Het lastigste is om te bepalen of een DGA borg heeft gestaan in de normale uitoefening van het bedrijf van een B.V. Dit biedt de gehuwde DGA die zich borg heeft gesteld voor zijn B.V. soms nog een mogelijkheid om onder de borgstelling uit te komen. In de wet staat niet wat onder de normale uitoefening van een bedrijf verstaan moet worden. De rechtspraak biedt daarvoor enige houvast.

Door de wetgever is bij het maken van de wet betoogd dat een financieringsovereenkomst met de bank een overeenkomst is die normaliter wordt aangegaan in de normale bedrijfsuitoefening. Een DGA die een zogenoemde bankborgtocht aangaat ten behoeve van zijn B.V. kan zich dus niet beroepen op het ontbreken van de handtekening van zijn partner, want dit gaat dus om een zakelijke borg.
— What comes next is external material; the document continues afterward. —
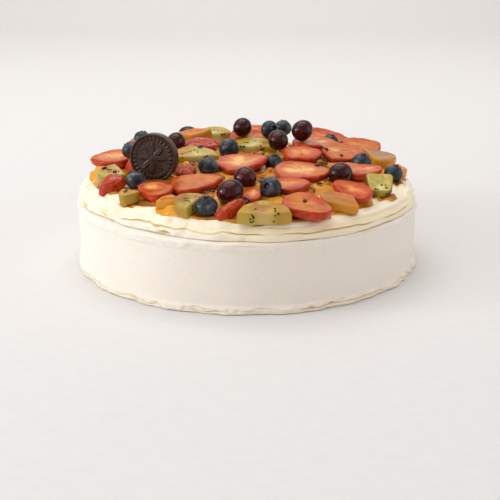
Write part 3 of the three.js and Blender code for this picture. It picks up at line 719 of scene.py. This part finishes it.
STRAWBERRIES = {
    # node: cut, heading, (length, width, thickness), shape seed, share stained by juice, how pale
    "strawberry_front_small": ("slice", 84, (21, 12, 5), 1, 0.6, 0.0),
    "strawberry_front_wedge": ("wedge", 34, (24, 9, 7), 15, 0.0, 0.0),
    "strawberry_front": ("slice", -34, (35, 28, 9), 20, 0.95, 0.0),
    "strawberry_left_heel": ("heel", 226, (22, 16, 8), 24, 0.0, 0.0),
    "strawberry_left_tip": ("slice", 176, (34, 29, 9), 25, 0.5, 0.05),
    "strawberry_back_left": ("heel", 128, (38, 30, 14), 26, 0.2, 0.0),
    "strawberry_back": ("slice", 4, (46, 28, 12), 29, 0.4, -0.15),
    "strawberry_back_right": ("slice", -28, (44, 26, 9), 30, 0.2, -0.3),
    "strawberry_far_right": ("slice", 150, (34, 28, 8), 32, 0.9, 0.0),
    "strawberry_left_middle": ("slice", 142, (27, 19, 8.5), 33, 0.75, 0.0),
    "strawberry_front_flat": ("slice", 12, (25, 23, 7), 34, 0.6, -0.15),
    "strawberry_centre": ("slice", 8, (37, 35, 8), 35, 0.2, 0.3),
    "strawberry_left_skin": ("heel", 22, (34, 32, 10), 36, 0.3, 0.0),
    "strawberry_middle_right": ("slice", 18, (34, 28, 8), 39, 0.3, -0.1),
    "strawberry_right_long": ("slice", 2, (41, 34, 8), 40, 0.65, 0.2),
    "strawberry_back_middle": ("slice", -22, (37, 31, 10), 41, 0.3, -0.15),
    "strawberry_cross_cut": ("cross_cut", 20, (31, 31, 8), 42, 0.2, 0.1),
    "strawberry_right_middle": ("slice", 0, (35, 35, 8), 43, 0.85, 0.0),
    "strawberry_front_long": ("slice", 20, (38, 28, 8), 44, 0.95, 0.0),
    "strawberry_right_front": ("slice", 146, (30, 21, 7.5), 46, 0.2, -0.2),
    "strawberry_skin_strip": ("heel", 72, (21, 15, 8), 47, 0.2, 0.0),
    "strawberry_back_skin": ("heel", -6, (38, 28, 10), 48, 0.1, 0.0),
    "strawberry_back_strip": ("slice", 10, (38, 26, 7.5), 49, 0.3, 0.0),
}
CUT_ROWS, CUT_COLUMNS = 44, 104
SHARP_CORNER, SOFT_CORNER = 0.6, 1.3        # how far a cut edge is rounded off
SWELL_SIZE, DENT_SIZE, DENT_DEPTH = 9, 3.5, 0.25
SAME_FACE = 0.97                            # the cosine of 14 degrees
FLAT_AT = 0.9                               # where a half slice is cut, as a share
FIBRE, JUICE_POOL, PORE = 3.125, 14.3, 3.03


def berry_outline(angle):
    """Lengthwise through a strawberry: x is the cosine, and the half width is the root of 1
    less a power of x, blunt at the shoulder and drawn in to the tip at +X."""
    x = np.cos(angle)
    full = np.sqrt(np.maximum(0, 1 - np.abs(x) ** np.where(x < 0, 2.8, 1.9)))
    return x, np.sign(np.sin(angle)) * full * (1 - 0.26 * x)


def lobed_outline(angle):
    """Across a strawberry: a circle with five soft lobes and three softer ones."""
    reach = 0.95 + 0.05 * np.cos(5 * angle) + 0.03 * np.cos(3 * angle + 1)
    return reach * np.cos(angle), reach * np.sin(angle)


def half_moon_outline(angle):
    """Half a round slice: an arc, and one straight cut towards -Y."""
    x, y = np.cos(angle), np.sin(angle)
    straight = np.sign(x) * np.abs(x) ** 0.6
    return (np.where(y > 0, x, straight),
            np.where(y > 0, 2 * FLAT_AT * y - FLAT_AT, 0.1 * y - FLAT_AT))


def lozenge_outline(angle):
    """A slanted block with blunt corners on its axes: |x| ** p + |y| ** p = 1, sheared."""
    x, y = np.cos(angle), np.sin(angle)
    reach = (np.abs(x) ** 1.22 + np.abs(y) ** 1.22) ** (-1 / 1.22)
    return reach * (x + 0.15 * y), reach * y


def block_outline(angle):
    """A four-sided block with its corners at 45 degrees: |x| ** 8 + |y| ** 8 = 1, sheared and
    a little wider at +Y."""
    x, y = np.cos(angle), np.sin(angle)
    reach = 0.93 * (np.abs(x) ** 8 + np.abs(y) ** 8) ** (-1 / 8)
    return reach * (x + 0.14 * y) * (0.92 + 0.12 * reach * y), reach * y


def skin_under(t):
    """A slice whose skin is its underside and rim, cut flat on top."""
    return [[0, -t / 2], [0.7, -0.44 * t], [0.95, -0.04 * t], [1, 0.36 * t], [0.93, t / 2],
            [0, 0.42 * t]]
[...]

Volgens de Hoge Raad dient een overeenkomst die wordt aangegaan in de normale bedrijfsuitoefening van de B.V. (potentieel) voordeel op te leveren. De bankfinanciering wordt aangegaan met de bedoeling dat dit de B.V. een voordeel zal opleveren, te weten: krediet. Dus als een DGA zich borg stelt voor een overeenkomst die de B.V. is aangegaan zonder dat de B.V. enig baat zou kunnen hebben bij deze overeenkomst, is er geen sprake van een overeenkomst die wordt aangegaan in de normale bedrijfsuitoefening van het bedrijf en gaat de DGA daarmee een particuliere borgstellingsovereenkomst aan.

Het bovenstaande is slechts een onderdeel van de regels en risico’s omtrent borgstellingen. Zorg ervoor dat u zich goed laat voorlichten voordat u een borgstelling of hoofdelijk mee tekent bij de bank aangaat!